Achieving enterprise-level success can be an uphill battle for small businesses. Limited resources, crowded markets, complex sales cycles, larger competitors, and more can all pose significant obstacles. That said, there are ways to level the playing field — and even tip it in favor of smaller players.
Social proof marketing is one such strategy. It can empower small businesses to overcome seemingly overwhelming challenges, often with remarkable results.
Understanding the challenges of small businesses
Compared to large-scale organizations, small companies face unique limitations that can hinder their ability to gain traction and grow in competitive markets, such as:
- Limited resources. Small businesses often have constrained budgets and limited personnel. This can make it challenging to invest in extensive marketing campaigns or large-scale sales.
- Finding the right market. Identifying the ideal target market and reaching it effectively can be tough for smaller businesses that have a lot riding on each sale.
- Building a strong value proposition. Standing out in a crowded marketplace can be challenging for small companies, especially if they struggle to compete on price.
- Complex sales cycles. Navigating an intricate or lengthy sales cycle requires time, patience, and resources smaller companies may lack.
- Competition with larger enterprises. Competing against industry giants with vast resources and brand recognition can be a major obstacle.
Remember the story of David and Goliath? The parable teaches us that a small and determined force can overcome a much larger foe with the right tool. For smaller organizations, your slingshot is social proof marketing.
What is social proof marketing?
Social proof marketing leverages the influence of group behavior and testimonials to build credibility and trust for a product, service, or brand. It involves showcasing positive feedback, reviews, ratings, endorsements, or user-generated content from customers or influential figures to demonstrate value and popularity.
By displaying evidence of others’ satisfaction, social proof marketing aims to convert potential customers. Some examples include:
- Expert social proof. Customers often assume experts have more knowledge and experience. This makes them credible sources of trustworthy information.
- Celebrity social proof. People love to emulate celebrities. Their endorsements carry significant weight in influencing consumer choices.
- User social proof. Customers trust peer reviews and recommendations, making them more likely to purchase a product or service that gets positive feedback.
Leveraging digital marketing with content and SEO
Social proof marketing requires omnichannel considerations, especially where it ties into search engine optimization (SEO). To harness the power of social proof, small businesses should focus on content marketing.
For example, highlight your company’s expertise through interviews or quotes from industry experts, client testimonials, case studies, statistics, and data from reputable external sources. These efforts establish your brand as a trustworthy source of information and keep your audience engaged.
The approach is gaining traction. Forty-one percent of marketers in B2B organizations reach out to customers at least weekly to build social proof, 73% leverage testimonials, and another 41% use case studies as social proof. By incorporating social proof content into digital marketing strategies, small businesses build credibility, engage their audience, and create an environment of customer trust.

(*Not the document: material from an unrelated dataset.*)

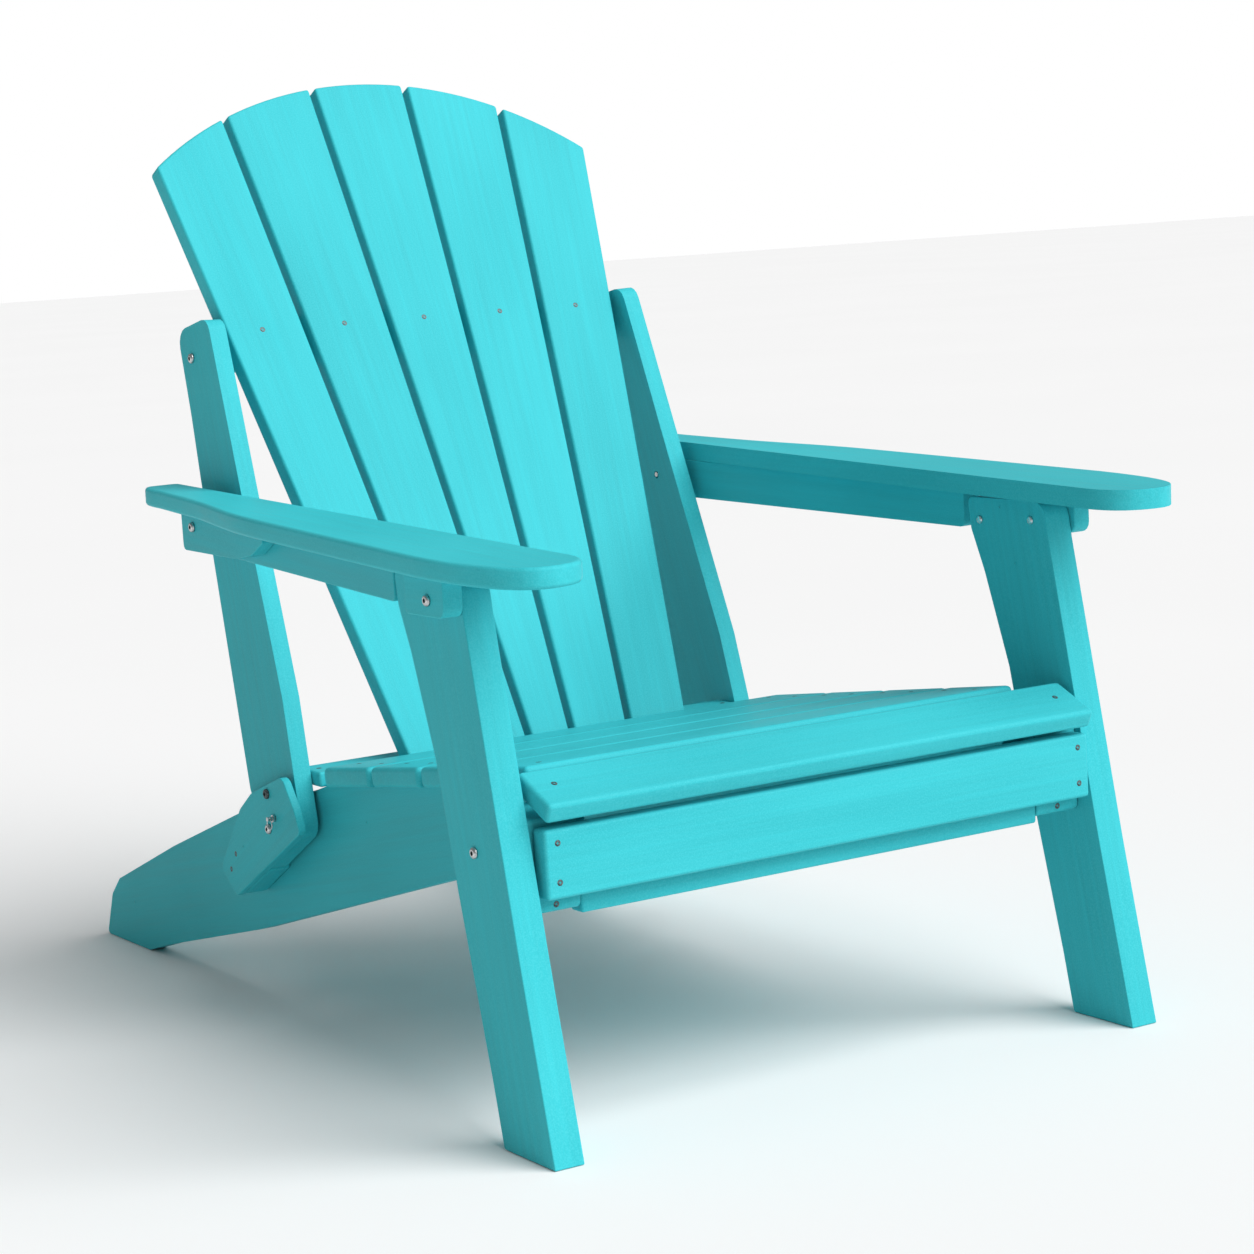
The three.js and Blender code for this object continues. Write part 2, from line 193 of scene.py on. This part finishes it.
def paint_material():
    """Satin turquoise paint: brushed along each board, a little thin and pale on the edges, a mix of
    wear and painted highlight.
    """
    material, tree, shader = new_material("paint")
    along = attribute(tree, "board_place", "Vector")
    edge = attribute(tree, "board_edge", "Fac")
    tone = attribute(tree, "board_tone", "Fac")
    mottle = stretched_noise(tree, along, (3.0, 9.0, 9.0), 2.0)
    brush = stretched_noise(tree, along, (4.0, 150.0, 150.0), 4.0)
    grain = stretched_noise(tree, along, (12.0, 380.0, 380.0), 6.0, 0.65)
    skin = stretched_noise(tree, along, (800.0, 800.0, 800.0), 2.0)
    colour = mix_colour(tree, remap(tree, mottle, 0.3, 0.7, 0.0, 1.0), PAINT_DEEP, PAINT_LIGHT)
    streaks = maths(tree, "ADD", remap(tree, brush, 0.3, 0.7, -0.05, 0.05),
                    remap(tree, grain, 0.3, 0.7, -0.03, 0.03))
    bright = add_node(tree, "ShaderNodeHueSaturation")
    tree.links.new(maths(tree, "ADD", maths(tree, "ADD", streaks, tone), 1.0), bright.inputs["Value"])
    tree.links.new(colour, bright.inputs["Color"])
    # Painted highlight and wear: rounded edge faces mix towards the pale edge colour in noisy patches.
    edge_wear_and_highlight = maths(tree, "MULTIPLY", edge, remap(tree, skin, 0.4, 0.7, 0.06, 0.34))
    colour = mix_colour(tree, edge_wear_and_highlight, bright.outputs["Color"], PAINT_WEAR_AND_HIGHLIGHT)
    tree.links.new(colour, shader.inputs["Base Color"])
    rough = maths(tree, "ADD", remap(tree, brush, 0.3, 0.7, 0.40, 0.50),
                  remap(tree, mottle, 0.3, 0.7, -0.03, 0.03))
    tree.links.new(rough, shader.inputs["Roughness"])
    normal = bump_chain(tree, ((grain, 0.20, 0.0006), (brush, 0.14, 0.0008), (skin, 0.10, 0.0003)))
    tree.links.new(normal, shader.inputs["Normal"])
    shader.inputs["Specular IOR Level"].default_value = 0.07
    return material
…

Forging strategic partnerships
How do you simultaneously create social proof with added reach to new audiences? These partnerships involve collaborating with other businesses — often those complementary to your own — to achieve mutual goals. Leveraging partnerships helps you expand your reach and tap into a broader customer base. This can be especially valuable if your partner operates in a related but noncompeting industry or offers products or services that complement yours. For example, a small software company specializing in project management software could partner with a small IT consulting firm to offer integrated solutions.
By sharing resources and customer networks, both businesses can reach a larger and more diverse audience than they could on their own. Small businesses also tend to face risks associated with market fluctuations, changing customer demands, or technological disruptions. By forming partnerships, businesses can share these risks.
For instance, a small manufacturing company could partner with a logistics provider to streamline supply chain operations and reduce costs. Pooling resources can also include shared marketing efforts, which can be more cost-effective and impactful than individual marketing campaigns. Simply networking within your industry and forming strategic partnerships can provide access to valuable connections and insights. Attend industry events, join professional organizations, and actively engage with potential partners. Building alliances with well-established industry players can enhance your credibility and reputation — which is further social proof.